The Instruments Are Characters
Once you start paying attention to individual instruments, the whole thing opens up. The trumpet doesn't just play notes — it speaks. Listen to Miles Davis and you'll hear him leave space between phrases, like he's pausing to let the silence say something too. The saxophone is the one that gets under your skin; Coltrane's tone on My Favorite Things is haunting in a way I can't quite articulate. The piano holds everything together, but it's not just background — Bill Evans on Kind of Blue is doing something so subtle and beautiful that you almost don't notice how much he's shaping the whole track.
The rhythm section gets overlooked, which is criminal. Paul Chambers on bass and Jimmy Cobb on drums on that same album are having a conversation the whole time, just quieter. Once you start listening for the bass and drums instead of through them, you hear a completely different record.
Playing vs. Appreciating
I picked up a cheap keyboard and started learning basic jazz voicings. It's humbling. A C major chord on piano is three notes. A C major 7 sharp 11 is... well, let's just say my fingers aren't there yet.
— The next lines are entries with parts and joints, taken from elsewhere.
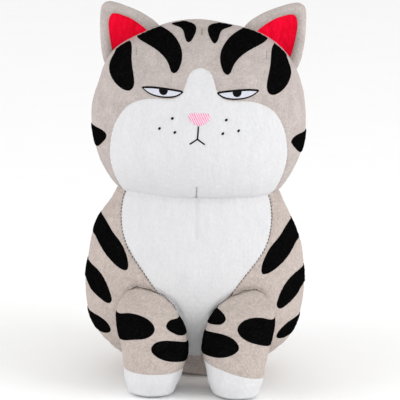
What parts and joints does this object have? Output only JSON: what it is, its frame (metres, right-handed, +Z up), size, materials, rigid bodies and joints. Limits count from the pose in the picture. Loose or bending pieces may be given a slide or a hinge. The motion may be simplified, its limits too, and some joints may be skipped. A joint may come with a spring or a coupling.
{
  "type": "plush cat",
  "caption": "Seated stuffed plush tabby cat with padded ears, sewn-on forelegs and a tail; a soft toy that rests on its flat base and paws.",
  "frame": {"origin": "middle of the flat base, on the surface that the cat sits on", "axes": "+Z up; the cat faces -Y; +X is the cat's own left, so names with left are at +X"},
  "size_m": [0.203, 0.229, 0.3482],
  "materials": {
    "beige_plush": "short-pile plush",
    "white_plush": "short-pile plush",
    "red_plush": "brushed plush",
    "black_felt": "short nap, matt",
    "black_thread": "satin-stitched thread",
    "white_thread": "satin-stitched thread",
    "pink_thread": "satin-stitched thread",
    "beige_thread": "sewing thread",
    "fibre_fill": "loose polyester fibre"
  },
  "bodies": {
    "torso": {"torso_stuffing": "fibre_fill", "base_panel": "beige_plush", "back_panel": "beige_plush", "belly_panel": "white_plush", "flank_panel_left": "beige_plush", "flank_panel_right": "beige_plush", "flank_mark_upper_left": "black_felt", "flank_mark_upper_right": "black_felt", "flank_mark_middle_left": "black_felt", "flank_mark_middle_right": "black_felt", "flank_mark_lower_left": "black_felt", "flank_mark_lower_right": "black_felt", "back_mark_upper": "black_felt", "back_mark_middle": "black_felt", "back_mark_lower": "black_felt", "closing_seam": "beige_thread"},
    "head": {"head_stuffing": "fibre_fill", "muzzle_panel": "white_plush", "face_panel": "beige_plush", "back_of_head_panel": "beige_plush", "crown_mark_left": "black_felt", "crown_mark_right": "black_felt", "forehead_mark_left": "black_felt", "forehead_mark_right": "black_felt", "temple_mark_left": "black_felt", "temple_mark_right": "black_felt", "cheek_mark_left": "black_felt", "cheek_mark_right": "black_felt", "eye_white_left": "white_thread", "eye_white_right": "white_thread", "eye_thread_left": "black_thread", "eye_thread_right": "black_thread", "nose_embroidery": "pink_thread", "mouth_embroidery": "black_thread", "whisker_dots": "black_thread"},
    "tail": {"tail_stuffing": "fibre_fill", "tail_cover": "beige_plush", "tail_tip_cover": "black_felt", "tail_bands": "black_felt"},
    "ear_left": {"ear_padding_left": "fibre_fill", "ear_back_left": "beige_plush", "ear_rim_left": "beige_plush", "ear_lining_left": "red_plush"},
    "foreleg_left": {"leg_stuffing_left": "fibre_fill", "leg_cover_left": "beige_plush", "paw_cover_left": "white_plush", "leg_mark_outer_left": "black_felt", "leg_mark_upper_left": "black_felt", "leg_mark_lower_left": "black_felt"},
    "ear_right": {"ear_padding_right": "fibre_fill", "ear_back_right": "beige_plush", "ear_rim_right": "beige_plush", "ear_lining_right": "red_plush"},
    "foreleg_right": {"leg_stuffing_right": "fibre_fill", "leg_cover_right": "beige_plush", "paw_cover_right": "white_plush", "leg_mark_outer_right": "black_felt", "leg_mark_upper_right": "black_felt", "leg_mark_lower_right": "black_felt"}
  },
  "joints": [
    {"name": "neck_nod", "type": "hinge", "parent": "torso", "child": "head", "pos_m": [0, 0, 0.175], "axis": [1, 0, 0], "range_deg": [-8, 10], "stiffness_Nm_per_rad": 2},
    {"name": "ear_left_fold", "type": "hinge", "parent": "head", "child": "ear_left", "pos_m": [0.0675, 0.009, 0.311], "axis": [0.792, 0, -0.6105], "range_deg": [-20, 30], "stiffness_Nm_per_rad": 0.06},
    {"name": "ear_right_fold", "type": "hinge", "parent": "head", "child": "ear_right", "pos_m": [-0.0675, 0.009, 0.311], "axis": [0.792, 0, 0.6105], "range_deg": [-20, 30], "stiffness_Nm_per_rad": 0.06},
    {"name": "foreleg_left_lift", "type": "hinge", "parent": "torso", "child": "foreleg_left", "pos_m": [0, -0.061, 0.092], "axis": [-1, 0, 0], "range_deg": [0, 25], "stiffness_Nm_per_rad": 0.2},
    {"name": "foreleg_right_lift", "type": "hinge", "parent": "torso", "child": "foreleg_right", "pos_m": [0, -0.061, 0.092], "axis": [-1, 0, 0], "range_deg": [0, 25], "stiffness_Nm_per_rad": 0.2},
    {"name": "tail_swing", "type": "hinge", "parent": "torso", "child": "tail", "pos_m": [0, 0.072, 0.03], "axis": [0, 0, 1], "range_deg": [-35, 35], "stiffness_Nm_per_rad": 0.08}
  ]
}
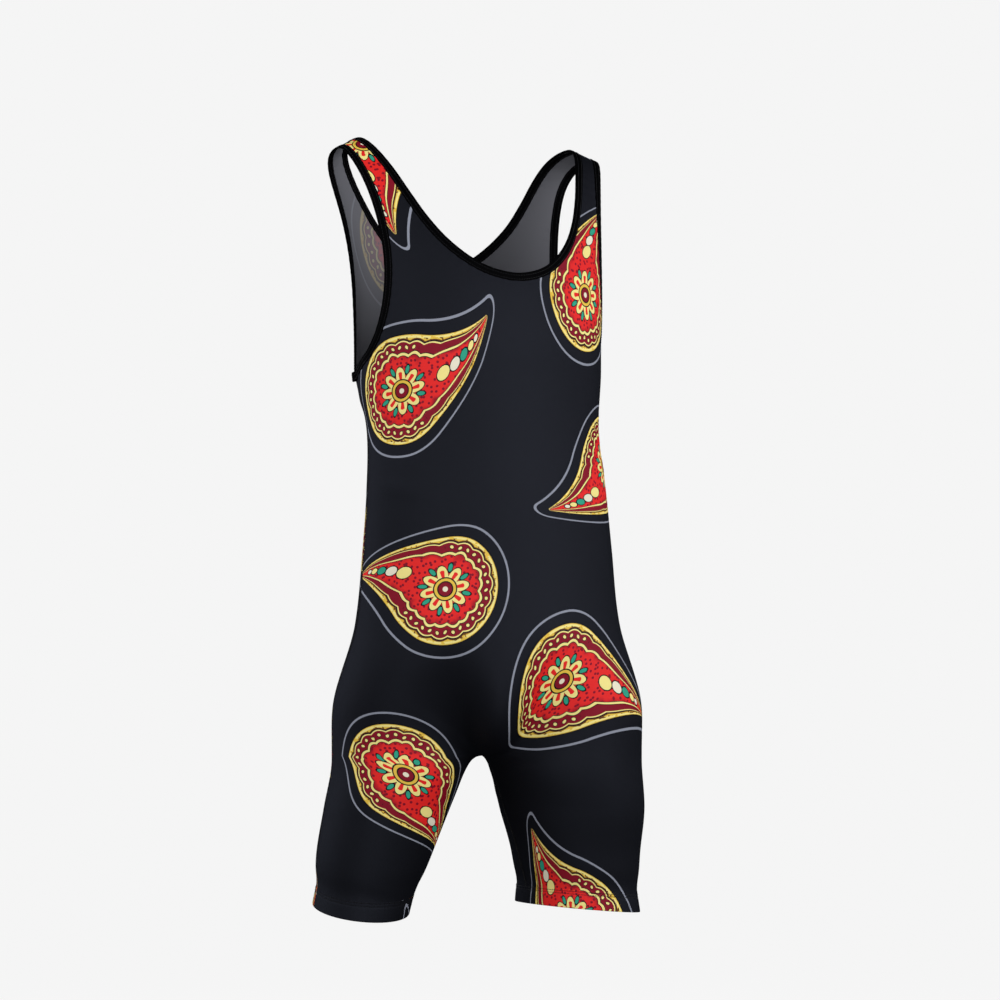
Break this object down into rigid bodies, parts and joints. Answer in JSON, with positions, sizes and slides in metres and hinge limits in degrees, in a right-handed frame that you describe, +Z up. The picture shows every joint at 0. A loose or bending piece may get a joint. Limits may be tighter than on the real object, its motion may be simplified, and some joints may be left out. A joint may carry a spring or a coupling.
{
  "type": "wrestling singlet",
  "caption": "Close-fitting one-piece wrestling singlet, worn and hollow: scooped neck, narrow shoulder straps, deep armholes and mid-thigh legs with bound edges and turned-up hems.",
  "frame": {"origin": "midway between the two shoulder straps, at the height of the top of the wearer's shoulders, where the wearer holds the garment up", "axes": "+Z up, +X to the wearer's left, -Y the way the wearer faces"},
  "size_m": [0.3491, 0.2683, 0.884],
  "materials": {
    "printed_cloth": "smooth stretch knit, black with a printed design",
    "binding_tape": "folded knit tape, black"
  },
  "bodies": {
    "root": {"front_panel": "printed_cloth", "back_panel": "printed_cloth", "neck_binding": "binding_tape", "armhole_binding_right": "binding_tape", "armhole_binding_left": "binding_tape", "leg_hem_right": "printed_cloth", "leg_hem_left": "printed_cloth"}
  },
  "joints": []
}
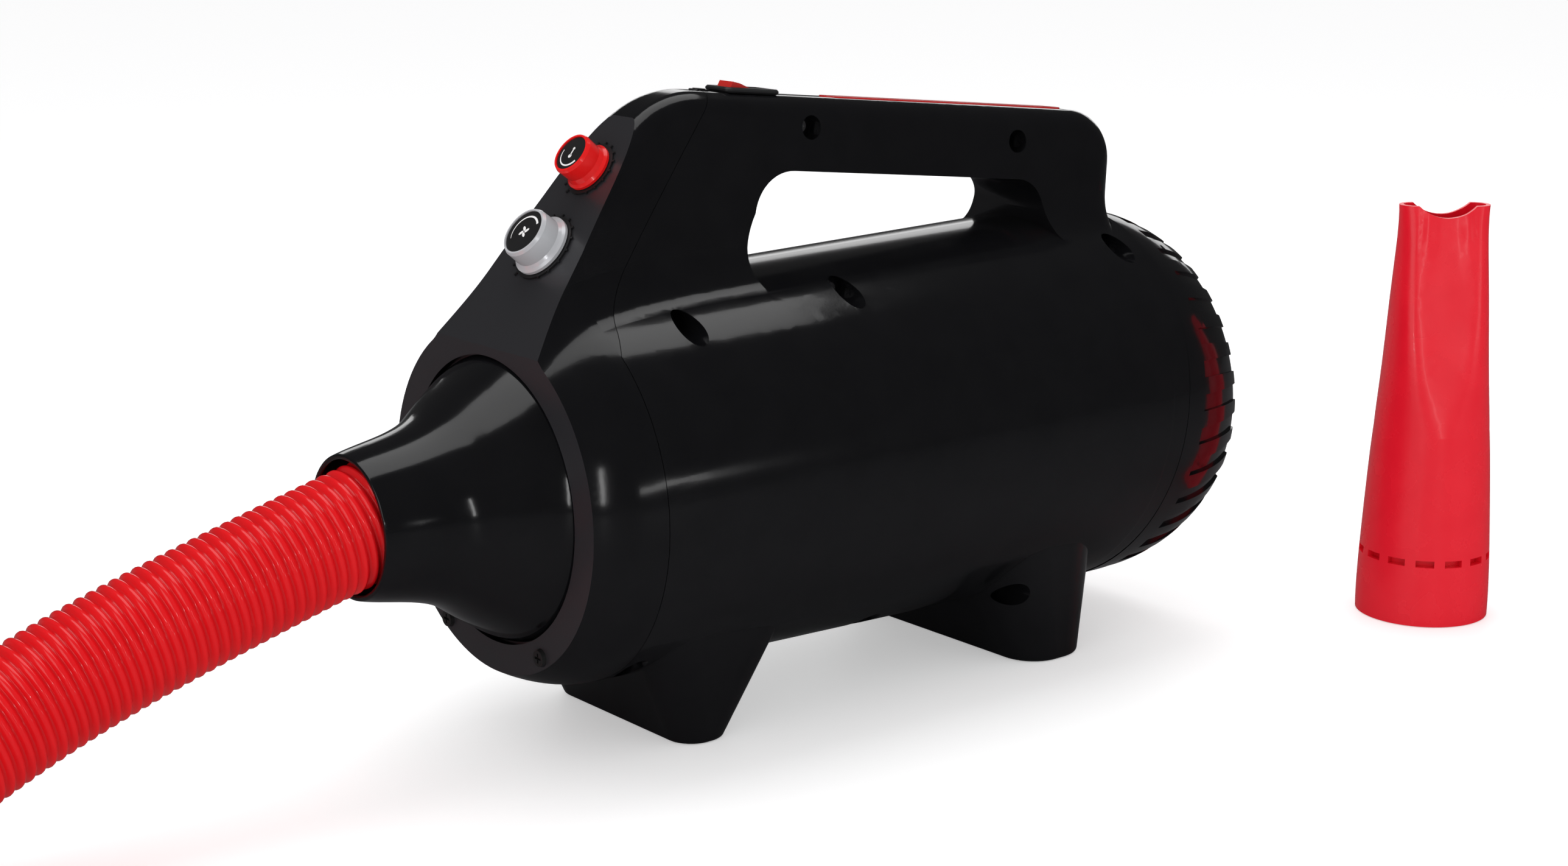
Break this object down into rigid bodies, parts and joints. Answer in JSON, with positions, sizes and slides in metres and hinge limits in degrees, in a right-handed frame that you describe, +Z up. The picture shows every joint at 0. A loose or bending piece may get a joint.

But even messing around with simple ii-V-I progressions gave me a new ear for what's happening in the recordings.
You don't have to play, though. Some of the most dedicated jazz fans I've met don't touch an instrument. They go to shows, they read liner notes, they argue about whether Bitches Brew is genius or unlistenable (it's both, honestly). The community side is half the fun. I went to a small jazz club a few months ago — maybe forty people, folding chairs, a trio playing standards — and it was one of the best nights I've had in years.
What I Wish Someone Had Told Me
Jazz doesn't click overnight. There were weeks where I'd listen to something and think "I don't get it." That's normal. The genre rewards patience more than any other form of music I've encountered. You'll have a moment — maybe it's a particular solo, maybe it's the way a rhythm section locks in on a groove — and suddenly the whole thing makes sense. Not intellectually. Viscerally.
Also: free jazz is a thing, and it will scare you. I personally can't sit through most of it yet, and I'm okay with that. You don't have to like everything. Jazz is big enough to have corners you never visit.
The only real mistake is not starting. Put on something — anything — and just listen. See where it takes you.